*** EXTRACTED RECORDS

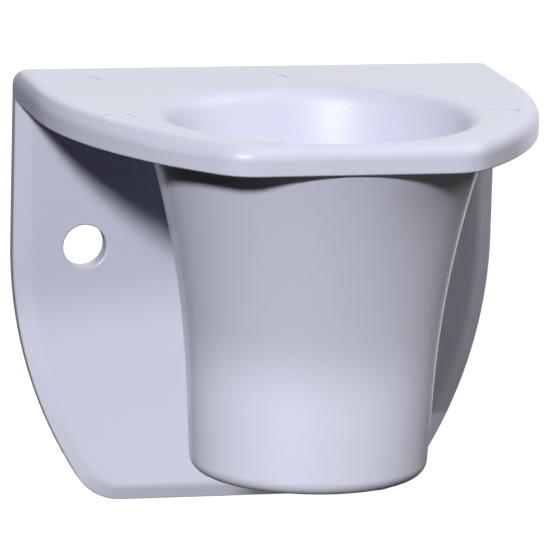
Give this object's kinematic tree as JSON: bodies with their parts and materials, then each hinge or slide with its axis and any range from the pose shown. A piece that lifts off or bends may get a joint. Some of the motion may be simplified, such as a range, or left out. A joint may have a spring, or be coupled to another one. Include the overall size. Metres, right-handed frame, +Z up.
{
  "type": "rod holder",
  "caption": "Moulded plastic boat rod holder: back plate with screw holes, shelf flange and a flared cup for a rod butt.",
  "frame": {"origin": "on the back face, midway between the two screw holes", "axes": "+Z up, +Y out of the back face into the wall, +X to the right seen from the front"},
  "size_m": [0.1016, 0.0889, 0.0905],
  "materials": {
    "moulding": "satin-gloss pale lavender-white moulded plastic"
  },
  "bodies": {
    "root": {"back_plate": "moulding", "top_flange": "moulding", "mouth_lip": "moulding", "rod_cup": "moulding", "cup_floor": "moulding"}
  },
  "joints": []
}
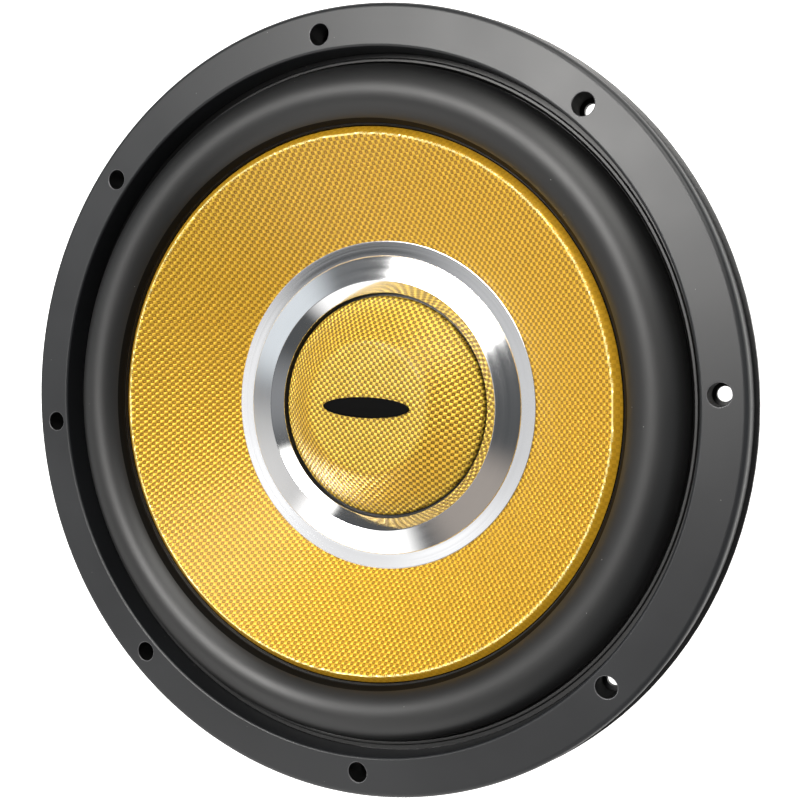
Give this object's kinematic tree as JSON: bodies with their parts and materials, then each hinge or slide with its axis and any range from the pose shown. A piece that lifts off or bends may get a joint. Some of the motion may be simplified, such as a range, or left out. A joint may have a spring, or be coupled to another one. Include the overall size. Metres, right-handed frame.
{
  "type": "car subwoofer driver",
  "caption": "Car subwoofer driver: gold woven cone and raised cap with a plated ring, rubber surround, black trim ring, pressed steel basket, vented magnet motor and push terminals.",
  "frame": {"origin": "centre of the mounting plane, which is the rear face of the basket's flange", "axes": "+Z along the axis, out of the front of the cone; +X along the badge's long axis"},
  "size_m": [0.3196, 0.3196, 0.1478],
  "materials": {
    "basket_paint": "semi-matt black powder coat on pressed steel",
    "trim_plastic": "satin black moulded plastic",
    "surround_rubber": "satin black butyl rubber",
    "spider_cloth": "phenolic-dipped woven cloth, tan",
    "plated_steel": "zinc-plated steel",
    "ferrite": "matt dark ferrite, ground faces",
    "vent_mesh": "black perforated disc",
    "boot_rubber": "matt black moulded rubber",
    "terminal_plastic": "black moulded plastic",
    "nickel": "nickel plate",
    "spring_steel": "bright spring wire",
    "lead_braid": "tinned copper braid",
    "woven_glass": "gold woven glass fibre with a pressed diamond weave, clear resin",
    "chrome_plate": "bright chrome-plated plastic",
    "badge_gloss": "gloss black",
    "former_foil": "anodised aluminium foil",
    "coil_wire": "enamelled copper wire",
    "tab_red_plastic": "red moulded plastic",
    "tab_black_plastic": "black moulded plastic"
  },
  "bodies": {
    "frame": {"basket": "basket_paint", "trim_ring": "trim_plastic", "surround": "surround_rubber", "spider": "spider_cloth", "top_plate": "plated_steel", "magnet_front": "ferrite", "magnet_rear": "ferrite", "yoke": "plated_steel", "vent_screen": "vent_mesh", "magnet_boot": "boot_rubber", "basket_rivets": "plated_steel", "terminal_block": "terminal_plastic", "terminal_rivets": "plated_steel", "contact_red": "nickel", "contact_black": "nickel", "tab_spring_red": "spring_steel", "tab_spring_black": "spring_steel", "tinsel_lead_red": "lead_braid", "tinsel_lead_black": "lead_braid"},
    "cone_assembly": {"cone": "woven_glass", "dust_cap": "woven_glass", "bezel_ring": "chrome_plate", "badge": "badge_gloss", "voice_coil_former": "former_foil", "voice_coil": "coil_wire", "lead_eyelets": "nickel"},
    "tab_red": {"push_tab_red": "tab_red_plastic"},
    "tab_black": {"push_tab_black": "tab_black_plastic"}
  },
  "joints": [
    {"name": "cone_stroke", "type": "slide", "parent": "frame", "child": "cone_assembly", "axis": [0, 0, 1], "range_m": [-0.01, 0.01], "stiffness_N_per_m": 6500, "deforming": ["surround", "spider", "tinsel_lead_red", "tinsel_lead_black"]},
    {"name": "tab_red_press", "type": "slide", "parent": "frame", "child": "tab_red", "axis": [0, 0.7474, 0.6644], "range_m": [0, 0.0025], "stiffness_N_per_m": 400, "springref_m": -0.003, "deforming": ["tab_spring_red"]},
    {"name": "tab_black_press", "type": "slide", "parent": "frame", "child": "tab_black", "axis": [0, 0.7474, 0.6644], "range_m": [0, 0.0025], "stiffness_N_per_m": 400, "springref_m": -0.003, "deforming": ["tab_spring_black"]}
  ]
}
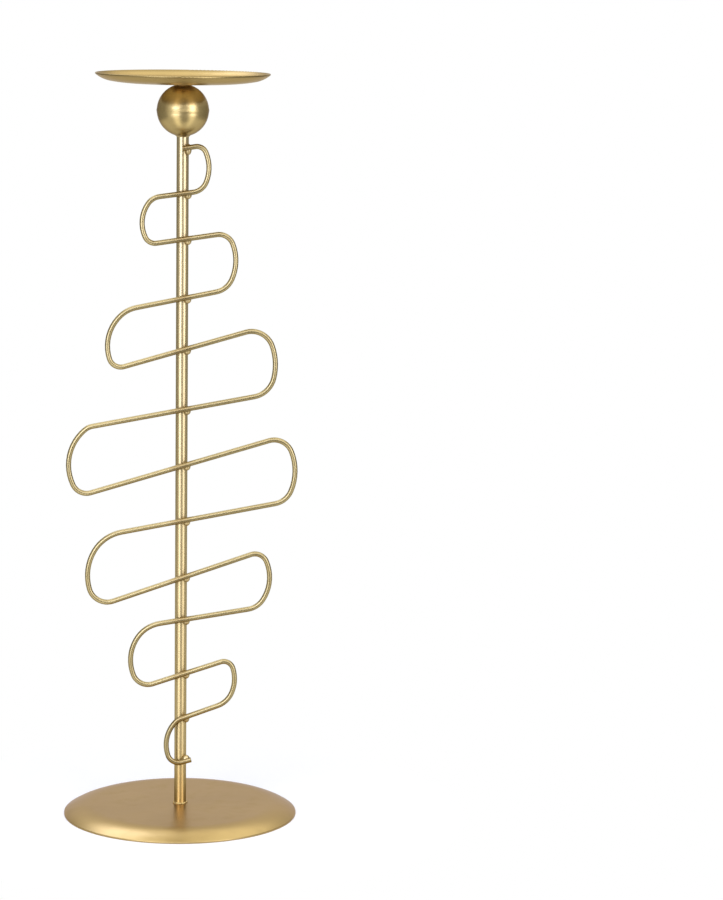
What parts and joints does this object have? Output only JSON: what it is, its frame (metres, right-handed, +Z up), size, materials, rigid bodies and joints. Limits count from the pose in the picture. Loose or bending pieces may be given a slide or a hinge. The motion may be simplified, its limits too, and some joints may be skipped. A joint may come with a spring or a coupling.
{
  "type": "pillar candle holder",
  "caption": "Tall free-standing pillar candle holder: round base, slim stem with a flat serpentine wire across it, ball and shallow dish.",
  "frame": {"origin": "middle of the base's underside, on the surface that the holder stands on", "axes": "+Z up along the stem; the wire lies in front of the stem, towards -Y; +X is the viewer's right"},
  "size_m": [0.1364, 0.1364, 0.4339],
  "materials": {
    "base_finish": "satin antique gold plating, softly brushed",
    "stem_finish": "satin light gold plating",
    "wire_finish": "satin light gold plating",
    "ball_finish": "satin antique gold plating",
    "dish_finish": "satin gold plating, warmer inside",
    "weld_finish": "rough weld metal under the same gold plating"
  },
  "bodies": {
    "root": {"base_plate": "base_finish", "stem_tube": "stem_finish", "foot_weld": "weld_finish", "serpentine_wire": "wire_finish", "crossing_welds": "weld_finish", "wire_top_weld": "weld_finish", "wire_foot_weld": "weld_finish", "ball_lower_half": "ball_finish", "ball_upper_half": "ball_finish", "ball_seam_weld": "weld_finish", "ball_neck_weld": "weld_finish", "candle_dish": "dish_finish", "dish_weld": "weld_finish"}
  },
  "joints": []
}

******

● **TO DO**:
Output the listing above exactly as it appears.

● **FULL RESPONSE**:
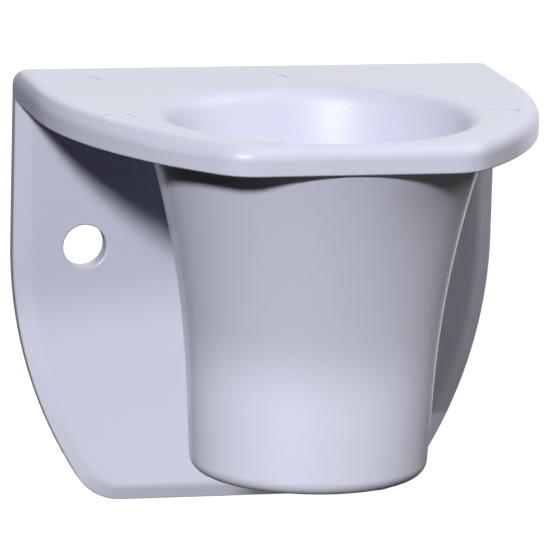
Give this object's kinematic tree as JSON: bodies with their parts and materials, then each hinge or slide with its axis and any range from the pose shown. A piece that lifts off or bends may get a joint. Some of the motion may be simplified, such as a range, or left out. A joint may have a spring, or be coupled to another one. Include the overall size. Metres, right-handed frame, +Z up.
{
  "type": "rod holder",
  "caption": "Moulded plastic boat rod holder: back plate with screw holes, shelf flange and a flared cup for a rod butt.",
  "frame": {"origin": "on the back face, midway between the two screw holes", "axes": "+Z up, +Y out of the back face into the wall, +X to the right seen from the front"},
  "size_m": [0.1016, 0.0889, 0.0905],
  "materials": {
    "moulding": "satin-gloss pale lavender-white moulded plastic"
  },
  "bodies": {
    "root": {"back_plate": "moulding", "top_flange": "moulding", "mouth_lip": "moulding", "rod_cup": "moulding", "cup_floor": "moulding"}
  },
  "joints": []
}
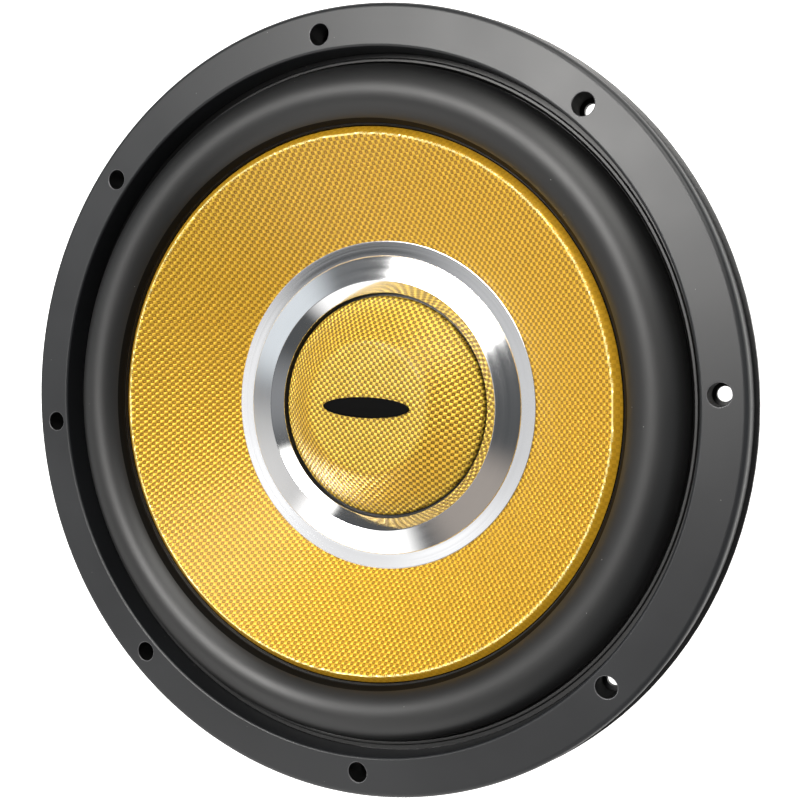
Give this object's kinematic tree as JSON: bodies with their parts and materials, then each hinge or slide with its axis and any range from the pose shown. A piece that lifts off or bends may get a joint. Some of the motion may be simplified, such as a range, or left out. A joint may have a spring, or be coupled to another one. Include the overall size. Metres, right-handed frame.
{
  "type": "car subwoofer driver",
  "caption": "Car subwoofer driver: gold woven cone and raised cap with a plated ring, rubber surround, black trim ring, pressed steel basket, vented magnet motor and push terminals.",
  "frame": {"origin": "centre of the mounting plane, which is the rear face of the basket's flange", "axes": "+Z along the axis, out of the front of the cone; +X along the badge's long axis"},
  "size_m": [0.3196, 0.3196, 0.1478],
  "materials": {
    "basket_paint": "semi-matt black powder coat on pressed steel",
    "trim_plastic": "satin black moulded plastic",
    "surround_rubber": "satin black butyl rubber",
    "spider_cloth": "phenolic-dipped woven cloth, tan",
    "plated_steel": "zinc-plated steel",
    "ferrite": "matt dark ferrite, ground faces",
    "vent_mesh": "black perforated disc",
    "boot_rubber": "matt black moulded rubber",
    "terminal_plastic": "black moulded plastic",
    "nickel": "nickel plate",
    "spring_steel": "bright spring wire",
    "lead_braid": "tinned copper braid",
    "woven_glass": "gold woven glass fibre with a pressed diamond weave, clear resin",
    "chrome_plate": "bright chrome-plated plastic",
    "badge_gloss": "gloss black",
    "former_foil": "anodised aluminium foil",
    "coil_wire": "enamelled copper wire",
    "tab_red_plastic": "red moulded plastic",
    "tab_black_plastic": "black moulded plastic"
  },
  "bodies": {
    "frame": {"basket": "basket_paint", "trim_ring": "trim_plastic", "surround": "surround_rubber", "spider": "spider_cloth", "top_plate": "plated_steel", "magnet_front": "ferrite", "magnet_rear": "ferrite", "yoke": "plated_steel", "vent_screen": "vent_mesh", "magnet_boot": "boot_rubber", "basket_rivets": "plated_steel", "terminal_block": "terminal_plastic", "terminal_rivets": "plated_steel", "contact_red": "nickel", "contact_black": "nickel", "tab_spring_red": "spring_steel", "tab_spring_black": "spring_steel", "tinsel_lead_red": "lead_braid", "tinsel_lead_black": "lead_braid"},
    "cone_assembly": {"cone": "woven_glass", "dust_cap": "woven_glass", "bezel_ring": "chrome_plate", "badge": "badge_gloss", "voice_coil_former": "former_foil", "voice_coil": "coil_wire", "lead_eyelets": "nickel"},
    "tab_red": {"push_tab_red": "tab_red_plastic"},
    "tab_black": {"push_tab_black": "tab_black_plastic"}
  },
  "joints": [
    {"name": "cone_stroke", "type": "slide", "parent": "frame", "child": "cone_assembly", "axis": [0, 0, 1], "range_m": [-0.01, 0.01], "stiffness_N_per_m": 6500, "deforming": ["surround", "spider", "tinsel_lead_red", "tinsel_lead_black"]},
    {"name": "tab_red_press", "type": "slide", "parent": "frame", "child": "tab_red", "axis": [0, 0.7474, 0.6644], "range_m": [0, 0.0025], "stiffness_N_per_m": 400, "springref_m": -0.003, "deforming": ["tab_spring_red"]},
    {"name": "tab_black_press", "type": "slide", "parent": "frame", "child": "tab_black", "axis": [0, 0.7474, 0.6644], "range_m": [0, 0.0025], "stiffness_N_per_m": 400, "springref_m": -0.003, "deforming": ["tab_spring_black"]}
  ]
}
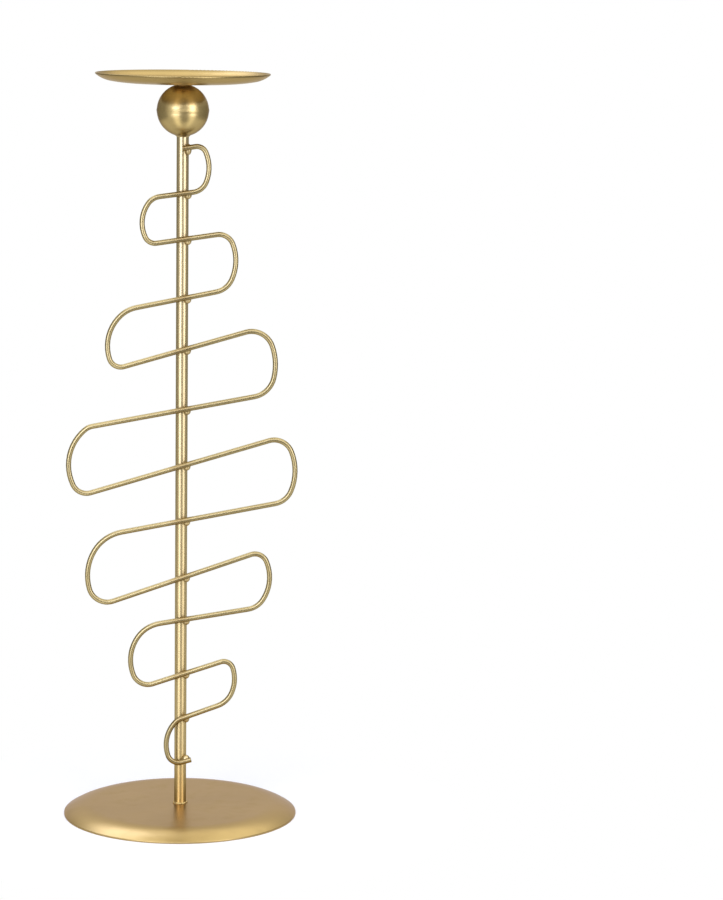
What parts and joints does this object have? Output only JSON: what it is, its frame (metres, right-handed, +Z up), size, materials, rigid bodies and joints. Limits count from the pose in the picture. Loose or bending pieces may be given a slide or a hinge. The motion may be simplified, its limits too, and some joints may be skipped. A joint may come with a spring or a coupling.
{
  "type": "pillar candle holder",
  "caption": "Tall free-standing pillar candle holder: round base, slim stem with a flat serpentine wire across it, ball and shallow dish.",
  "frame": {"origin": "middle of the base's underside, on the surface that the holder stands on", "axes": "+Z up along the stem; the wire lies in front of the stem, towards -Y; +X is the viewer's right"},
  "size_m": [0.1364, 0.1364, 0.4339],
  "materials": {
    "base_finish": "satin antique gold plating, softly brushed",
    "stem_finish": "satin light gold plating",
    "wire_finish": "satin light gold plating",
    "ball_finish": "satin antique gold plating",
    "dish_finish": "satin gold plating, warmer inside",
    "weld_finish": "rough weld metal under the same gold plating"
  },
  "bodies": {
    "root": {"base_plate": "base_finish", "stem_tube": "stem_finish", "foot_weld": "weld_finish", "serpentine_wire": "wire_finish", "crossing_welds": "weld_finish", "wire_top_weld": "weld_finish", "wire_foot_weld": "weld_finish", "ball_lower_half": "ball_finish", "ball_upper_half": "ball_finish", "ball_seam_weld": "weld_finish", "ball_neck_weld": "weld_finish", "candle_dish": "dish_finish", "dish_weld": "weld_finish"}
  },
  "joints": []
}